Task material »
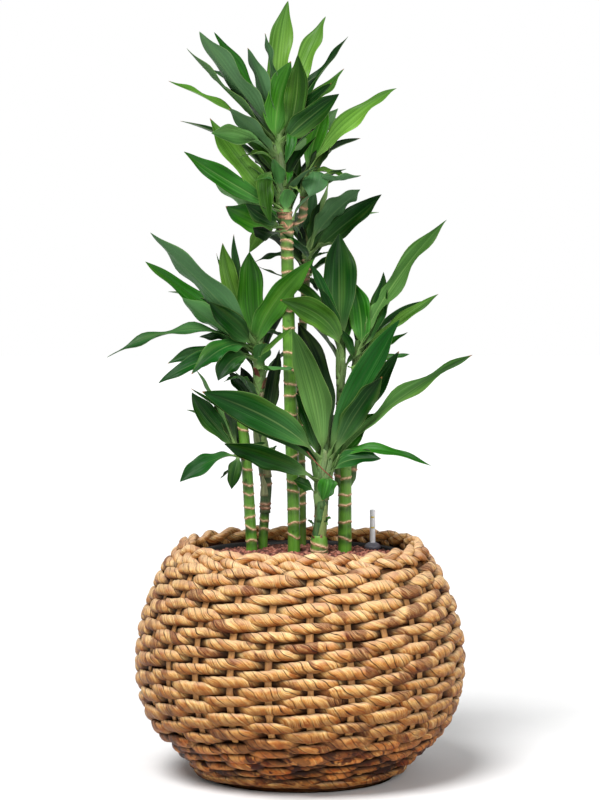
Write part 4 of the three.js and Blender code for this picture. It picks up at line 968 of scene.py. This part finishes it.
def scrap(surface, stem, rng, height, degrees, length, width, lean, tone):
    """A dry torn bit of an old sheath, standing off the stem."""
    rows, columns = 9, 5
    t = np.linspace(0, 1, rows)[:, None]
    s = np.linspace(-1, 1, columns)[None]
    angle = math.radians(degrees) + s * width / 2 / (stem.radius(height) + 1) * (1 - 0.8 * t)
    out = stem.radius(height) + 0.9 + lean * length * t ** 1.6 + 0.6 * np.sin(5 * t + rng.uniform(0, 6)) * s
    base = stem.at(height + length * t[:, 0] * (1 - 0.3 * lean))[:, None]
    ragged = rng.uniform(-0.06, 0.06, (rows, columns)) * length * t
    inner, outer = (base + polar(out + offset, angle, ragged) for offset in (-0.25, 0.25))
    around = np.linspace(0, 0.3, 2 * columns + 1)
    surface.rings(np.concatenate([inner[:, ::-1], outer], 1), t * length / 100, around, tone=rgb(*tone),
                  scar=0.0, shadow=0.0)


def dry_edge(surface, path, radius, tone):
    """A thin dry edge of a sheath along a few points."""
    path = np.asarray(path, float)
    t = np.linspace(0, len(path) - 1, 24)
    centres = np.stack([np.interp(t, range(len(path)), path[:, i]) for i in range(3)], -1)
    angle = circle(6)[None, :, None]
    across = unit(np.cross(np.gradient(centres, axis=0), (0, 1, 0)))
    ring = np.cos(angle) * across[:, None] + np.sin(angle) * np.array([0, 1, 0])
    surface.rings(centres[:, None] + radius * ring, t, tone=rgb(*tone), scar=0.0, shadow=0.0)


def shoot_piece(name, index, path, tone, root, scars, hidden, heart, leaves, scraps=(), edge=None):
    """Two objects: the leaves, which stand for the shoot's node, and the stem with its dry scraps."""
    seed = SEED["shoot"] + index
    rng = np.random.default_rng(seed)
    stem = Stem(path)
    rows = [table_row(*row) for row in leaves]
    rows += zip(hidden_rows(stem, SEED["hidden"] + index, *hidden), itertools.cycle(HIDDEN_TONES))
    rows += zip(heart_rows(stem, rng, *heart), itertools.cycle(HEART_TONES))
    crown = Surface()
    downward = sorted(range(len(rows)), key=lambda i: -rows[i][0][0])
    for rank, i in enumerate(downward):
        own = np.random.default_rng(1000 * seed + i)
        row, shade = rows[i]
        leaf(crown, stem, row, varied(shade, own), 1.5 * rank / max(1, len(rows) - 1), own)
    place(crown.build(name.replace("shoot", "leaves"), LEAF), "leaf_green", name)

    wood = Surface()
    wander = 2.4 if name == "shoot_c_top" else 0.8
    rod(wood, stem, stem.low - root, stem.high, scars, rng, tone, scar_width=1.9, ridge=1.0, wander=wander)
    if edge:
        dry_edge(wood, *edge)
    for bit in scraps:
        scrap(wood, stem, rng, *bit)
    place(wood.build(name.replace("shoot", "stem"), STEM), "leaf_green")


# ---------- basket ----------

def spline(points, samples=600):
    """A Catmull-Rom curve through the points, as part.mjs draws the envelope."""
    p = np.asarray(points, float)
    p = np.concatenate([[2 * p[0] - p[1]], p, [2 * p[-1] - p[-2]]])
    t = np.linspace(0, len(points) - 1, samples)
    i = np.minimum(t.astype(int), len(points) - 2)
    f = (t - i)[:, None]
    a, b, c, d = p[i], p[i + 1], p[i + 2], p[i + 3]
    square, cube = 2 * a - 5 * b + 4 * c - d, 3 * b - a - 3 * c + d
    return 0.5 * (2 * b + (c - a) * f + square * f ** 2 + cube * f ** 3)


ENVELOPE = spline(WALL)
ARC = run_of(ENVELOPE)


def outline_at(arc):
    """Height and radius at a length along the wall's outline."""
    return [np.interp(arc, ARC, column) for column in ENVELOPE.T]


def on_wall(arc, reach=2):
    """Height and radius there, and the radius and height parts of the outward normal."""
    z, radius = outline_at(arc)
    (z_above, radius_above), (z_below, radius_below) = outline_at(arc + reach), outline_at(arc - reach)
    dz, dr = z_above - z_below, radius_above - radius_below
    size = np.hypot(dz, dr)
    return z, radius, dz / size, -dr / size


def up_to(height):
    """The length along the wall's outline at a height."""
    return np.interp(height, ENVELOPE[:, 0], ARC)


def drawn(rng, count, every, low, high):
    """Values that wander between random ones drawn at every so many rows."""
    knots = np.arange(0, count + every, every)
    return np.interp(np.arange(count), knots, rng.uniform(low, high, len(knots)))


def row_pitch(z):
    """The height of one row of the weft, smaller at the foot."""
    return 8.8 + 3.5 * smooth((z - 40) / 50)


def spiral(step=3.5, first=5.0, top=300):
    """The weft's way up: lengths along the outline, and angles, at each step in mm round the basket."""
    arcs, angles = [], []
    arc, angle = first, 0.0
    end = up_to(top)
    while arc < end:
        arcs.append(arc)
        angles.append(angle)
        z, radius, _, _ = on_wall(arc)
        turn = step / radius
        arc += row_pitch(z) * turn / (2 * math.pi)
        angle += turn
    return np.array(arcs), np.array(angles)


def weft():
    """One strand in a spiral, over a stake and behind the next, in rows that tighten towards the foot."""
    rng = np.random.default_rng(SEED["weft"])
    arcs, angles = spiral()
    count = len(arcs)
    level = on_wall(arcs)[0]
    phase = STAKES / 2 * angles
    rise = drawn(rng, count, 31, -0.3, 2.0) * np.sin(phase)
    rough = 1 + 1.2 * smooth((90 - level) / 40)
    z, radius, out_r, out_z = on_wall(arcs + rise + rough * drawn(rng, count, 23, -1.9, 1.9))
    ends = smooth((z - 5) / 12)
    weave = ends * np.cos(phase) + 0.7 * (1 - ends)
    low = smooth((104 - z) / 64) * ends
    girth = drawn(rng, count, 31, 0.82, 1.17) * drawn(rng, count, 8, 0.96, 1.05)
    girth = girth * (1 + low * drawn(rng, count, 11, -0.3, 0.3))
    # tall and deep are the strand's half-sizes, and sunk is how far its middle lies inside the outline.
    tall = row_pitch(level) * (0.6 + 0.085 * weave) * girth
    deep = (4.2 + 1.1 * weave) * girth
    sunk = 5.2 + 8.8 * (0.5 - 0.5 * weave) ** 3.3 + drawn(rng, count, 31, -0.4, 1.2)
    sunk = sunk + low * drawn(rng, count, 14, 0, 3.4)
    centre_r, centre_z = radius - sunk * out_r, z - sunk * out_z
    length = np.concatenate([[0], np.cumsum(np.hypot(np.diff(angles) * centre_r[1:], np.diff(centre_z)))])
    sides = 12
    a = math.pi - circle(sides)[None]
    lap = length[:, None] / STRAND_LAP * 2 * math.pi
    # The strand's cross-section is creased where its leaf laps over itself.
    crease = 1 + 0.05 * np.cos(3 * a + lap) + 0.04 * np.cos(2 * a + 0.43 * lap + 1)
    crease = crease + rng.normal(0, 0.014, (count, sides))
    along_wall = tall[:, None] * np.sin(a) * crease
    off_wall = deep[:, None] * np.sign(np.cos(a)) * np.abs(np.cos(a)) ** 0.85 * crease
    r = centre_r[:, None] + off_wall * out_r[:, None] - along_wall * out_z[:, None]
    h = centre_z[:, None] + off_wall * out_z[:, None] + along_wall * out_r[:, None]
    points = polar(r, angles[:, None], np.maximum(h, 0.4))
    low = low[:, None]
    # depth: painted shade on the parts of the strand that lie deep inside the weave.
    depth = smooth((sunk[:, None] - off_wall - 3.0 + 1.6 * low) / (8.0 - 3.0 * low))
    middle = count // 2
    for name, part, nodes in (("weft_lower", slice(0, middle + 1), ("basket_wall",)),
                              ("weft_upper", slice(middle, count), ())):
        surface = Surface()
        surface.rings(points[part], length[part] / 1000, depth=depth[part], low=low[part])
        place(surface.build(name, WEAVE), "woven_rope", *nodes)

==

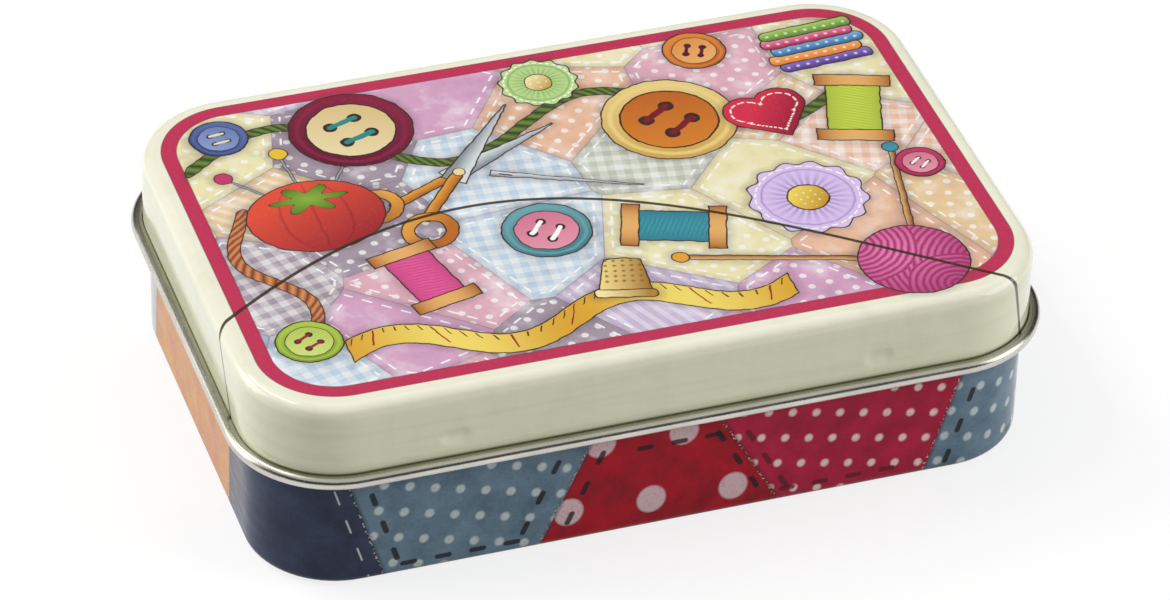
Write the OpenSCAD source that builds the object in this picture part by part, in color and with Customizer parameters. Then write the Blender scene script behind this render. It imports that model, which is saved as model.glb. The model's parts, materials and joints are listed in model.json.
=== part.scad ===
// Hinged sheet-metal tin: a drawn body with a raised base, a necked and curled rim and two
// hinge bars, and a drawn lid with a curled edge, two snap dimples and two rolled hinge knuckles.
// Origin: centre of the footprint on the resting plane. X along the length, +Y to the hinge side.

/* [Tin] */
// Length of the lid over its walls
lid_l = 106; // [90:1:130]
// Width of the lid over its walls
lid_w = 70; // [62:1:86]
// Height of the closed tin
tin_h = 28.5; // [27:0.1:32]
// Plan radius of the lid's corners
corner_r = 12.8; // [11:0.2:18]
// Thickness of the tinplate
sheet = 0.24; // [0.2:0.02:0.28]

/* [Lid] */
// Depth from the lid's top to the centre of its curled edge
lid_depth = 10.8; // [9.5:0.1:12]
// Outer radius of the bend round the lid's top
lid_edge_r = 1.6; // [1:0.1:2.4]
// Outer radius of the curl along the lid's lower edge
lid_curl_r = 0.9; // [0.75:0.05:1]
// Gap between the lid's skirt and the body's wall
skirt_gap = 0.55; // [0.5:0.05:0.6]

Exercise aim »
Find the word "this" in the material, then list each line that holds it.

Complete response »
Write part 4 of the three.js and Blender code for this picture. It picks up at line 968 of scene.py. This part finishes it.
Write the OpenSCAD source that builds the object in this picture part by part, in color and with Customizer parameters. Then write the Blender scene script behind this render. It imports that model, which is saved as model.glb. The model's parts, materials and joints are listed in model.json.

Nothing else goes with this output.